Nigeria should therefore fund these datasets and benchmarks as national infrastructure. A country without local data cannot adapt models deeply. A country without local benchmarks cannot tell whether its systems work. A country with both can train, evaluate, negotiate, and build from a position of greater leverage.
Build an applied AI talent pipeline
The fourth move is an Applied AI Talent Pipeline. Nigeria's short-term priority should be applied AI engineers and applied researchers: people who can fine-tune models, build retrieval systems, curate datasets, design evaluations, compress models, deploy inference, and monitor failure modes. This group is more urgent than a small number of frontier theorists because it builds the working base on which deeper research depends.
In the medium term, universities should teach discipline-specific AI in fields where the technology will reshape professional work, including medicine, agriculture, education, law, finance, and engineering. In the long term, Nigeria needs PhD-level researchers in machine learning, optimisation, systems, safety, and model architecture. The order matters. Applied work creates the datasets, failures, research questions, and institutional demand that make serious doctoral research viable locally.
Negotiate targeted compute access
The fifth move is targeted compute access. Nigeria should not begin by trying to match hyperscale training clusters. It needs compute for inference, fine-tuning, evaluation, synthetic data generation, and small-model training. The immediate step is to negotiate cloud credit pools with major cloud providers for accredited researchers, startups, and public-interest teams.

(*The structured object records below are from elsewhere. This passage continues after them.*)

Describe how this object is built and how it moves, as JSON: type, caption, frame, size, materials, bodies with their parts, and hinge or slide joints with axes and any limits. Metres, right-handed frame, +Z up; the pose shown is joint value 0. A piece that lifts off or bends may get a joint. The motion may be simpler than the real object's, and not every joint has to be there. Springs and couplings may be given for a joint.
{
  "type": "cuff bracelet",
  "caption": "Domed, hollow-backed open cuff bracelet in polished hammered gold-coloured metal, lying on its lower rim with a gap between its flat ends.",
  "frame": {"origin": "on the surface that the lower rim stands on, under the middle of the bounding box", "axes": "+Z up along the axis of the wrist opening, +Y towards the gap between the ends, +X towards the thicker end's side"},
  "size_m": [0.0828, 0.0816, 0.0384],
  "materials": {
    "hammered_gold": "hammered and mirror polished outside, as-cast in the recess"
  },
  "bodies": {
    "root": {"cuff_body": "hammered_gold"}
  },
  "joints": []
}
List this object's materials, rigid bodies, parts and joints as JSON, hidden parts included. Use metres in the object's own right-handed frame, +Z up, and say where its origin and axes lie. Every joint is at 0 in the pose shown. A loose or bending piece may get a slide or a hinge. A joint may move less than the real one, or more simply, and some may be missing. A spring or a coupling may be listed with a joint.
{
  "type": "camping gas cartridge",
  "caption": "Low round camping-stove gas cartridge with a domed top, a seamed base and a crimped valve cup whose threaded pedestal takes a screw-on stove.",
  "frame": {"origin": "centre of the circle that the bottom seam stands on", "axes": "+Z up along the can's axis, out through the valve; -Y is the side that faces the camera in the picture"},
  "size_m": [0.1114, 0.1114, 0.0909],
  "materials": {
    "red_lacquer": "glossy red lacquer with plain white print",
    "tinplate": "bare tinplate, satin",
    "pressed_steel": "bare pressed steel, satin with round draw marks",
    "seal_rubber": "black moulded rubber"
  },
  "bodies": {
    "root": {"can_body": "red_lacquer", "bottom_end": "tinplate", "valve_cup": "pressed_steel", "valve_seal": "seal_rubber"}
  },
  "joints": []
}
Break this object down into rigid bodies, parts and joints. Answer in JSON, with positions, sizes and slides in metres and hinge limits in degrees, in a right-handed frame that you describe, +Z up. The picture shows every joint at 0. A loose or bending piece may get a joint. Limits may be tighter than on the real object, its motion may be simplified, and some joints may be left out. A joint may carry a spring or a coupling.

In parallel, Nigeria should build one reliable, independently powered GPU cluster at a federal university or national research centre, sized for fine-tuning and inference rather than frontier pretraining. Over five years, that cluster can grow into a small national research compute network, located only where power, fibre, cooling, security, and environmental conditions are credible.
Use diaspora knowledge transfer deliberately
The sixth move is diaspora knowledge transfer. Nigerians working in frontier labs, cloud companies, AI startups, and research universities abroad are one of the country's fastest routes to frontier exposure. The mechanism should be practical: paid sabbaticals, remote mentorship, joint research, visiting residencies, and later repatriation offers tied to real authority, compute access, and funded teams.
Symbolic homecoming campaigns will not matter if there is no serious infrastructure to join. Diaspora transfer should plug into the open-source programme, data mission, talent pipeline, and compute network.
Own reachable layers, then climb
Once these foundations compound, Nigeria can move from production-adjacent capability to selective production. A technically insulated National AI Agency could then coordinate strong small and domain-specific models in areas where Nigeria has data depth, engineering capacity, and sustained demand. Its job would not be to imitate OpenAI. Its job would be to own the parts of the stack where Nigeria can build advantage, then climb from there.
Nigeria will not be sidestepped because it failed to build a frontier model in 2026. It will be sidestepped if it owns no layer of the AI economy: not the datasets, not the benchmarks, not the model adaptation labs, not the inference infrastructure, not the applied talent pipeline, and not the research institutions that turn today's tools into tomorrow's capability. The first task is to own the layers within reach. Then climb.
This essay began with an October 16, 2024 tweet where I argued for the baby steps Nigeria can take in AI R&D despite its power challenges.
In May 2026, I adapted that thought into an answer to one of the questions in Dwarkesh Patel's Blog prize for the big questions about AI: what countries outside the AI production chain should do to avoid being sidestepped by transformative AI.